I’ll try to be fair, this is only my opinion. I am a desktop application developer, I do very little “web” work. I’ve been programming since 1981I (was only fourteen at the time and did little more trivial scripts). Since then I’ve graduated with a CS degree and have been using MS products for the past sixteen years. I consider myself old-school, in both the positive and negative sense of the word. I develop only the applications that run my company. I was a TRS-80 user 1981-1984, Commodore user from 1984- 1987, Mac user from 1992-1996, Windows user from 1996-2004, Mac & PC 2004 - Present.
I tell you all this so you know my perspective.
Windows Forms programming is easy, fun, and extremely limited. It’s also very ugly. When MS introduced Silverlight, all the devs jumped on board, including myself. I leaned towards the WPF side because, like I said, I’m a desktop dev, not really doing Web stuff. WPF and SL are cool with nice shiny buttons and interfaces. Using MVVM with WPF makes A LOT of sense and that’s what I currently use to develop my Windows apps. Databinding in WPF is just plain awesome.

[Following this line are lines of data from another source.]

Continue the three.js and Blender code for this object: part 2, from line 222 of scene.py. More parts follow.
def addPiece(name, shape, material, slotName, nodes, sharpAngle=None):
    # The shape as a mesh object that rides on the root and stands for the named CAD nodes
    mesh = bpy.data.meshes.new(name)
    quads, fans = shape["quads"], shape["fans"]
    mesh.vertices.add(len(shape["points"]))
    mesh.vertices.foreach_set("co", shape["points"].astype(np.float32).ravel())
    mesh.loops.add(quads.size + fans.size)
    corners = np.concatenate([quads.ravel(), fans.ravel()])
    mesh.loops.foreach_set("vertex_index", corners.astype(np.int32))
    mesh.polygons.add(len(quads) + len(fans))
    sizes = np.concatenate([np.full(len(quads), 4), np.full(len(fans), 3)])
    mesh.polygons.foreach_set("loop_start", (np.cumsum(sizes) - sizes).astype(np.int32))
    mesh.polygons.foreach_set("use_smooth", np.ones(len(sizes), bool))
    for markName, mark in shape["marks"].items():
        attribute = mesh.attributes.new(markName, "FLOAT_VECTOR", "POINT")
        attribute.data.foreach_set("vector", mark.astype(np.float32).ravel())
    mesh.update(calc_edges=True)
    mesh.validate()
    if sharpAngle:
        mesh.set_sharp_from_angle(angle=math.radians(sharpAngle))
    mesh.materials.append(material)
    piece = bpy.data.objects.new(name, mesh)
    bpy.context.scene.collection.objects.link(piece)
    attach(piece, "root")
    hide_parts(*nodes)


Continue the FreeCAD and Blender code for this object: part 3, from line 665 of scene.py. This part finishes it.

A couple of years ago, MS, at a dev conference, slipped out the not-so-subtle hint that Silverlight was being dropped in favor of HTML/JS. That was wrong of MS and unfair to devs and companies that had invested heavily in it. MS had pushed all its devs into Silverlight and made a commitment to provide tools/updates. MS failed us tremendously in this regard. I think MS did it because they wanted to be like the cool kids developing cutting-edge websites (I know there’s other reasons) , and that’s great, but they didn’t have to abandon their desktop devs (which they did). This is a reason to distrust MS and I’m still bitter, can’t you tell?
Devs like me weren’t finished mastering all of WPF when Microsoft announced they were moving on. Bummer. MS focused on ASP, Azure, MVC and other technologies that get all the love. Meanwhile, WPF programmers like me feel stranded. paulstovell.com/blog/six-years-of-wpf
In spite of this, WPF is still a great platform to develop Windows apps.
The best choice for MS devs is to pick your track: Want to develop for Win 7 desktop, pick C#/WPF. Win 8 desktop, pick C#/XAML. Desktop and web, C#/HTML/JS. Develop for the cloud?, Azure/C#/ASP MVC. The list goes on but the sad reality is it’s no longer possible to be adept in all development paths. You’re going to have to choose your battles.
In fairness to MS, I think (overall) they are better to their developers than Apple is. I remember developing iOS 5 Beta on my personal iPhone (I know, dangerous), and when Apple released the final version, they “bricked” all the beta copies on the network. I was out of town trying to cope with a useless iPhone. Microsoft has come close, but never intentionally disabled a device.
I just purchased a Xamarin license (xamarin.com/) so I can use my C# skills to develop for iOS and Mac, then refactor for Windows. Or vice-versa. I am really into what Xamarin is creating.
To answer your question (finally), I think C# and XAML are technologies that will be around in five years therefore I think you should fire up Visual Studio 2012, Select “New Project”, then “Windows”, then “WPF Application” - and create.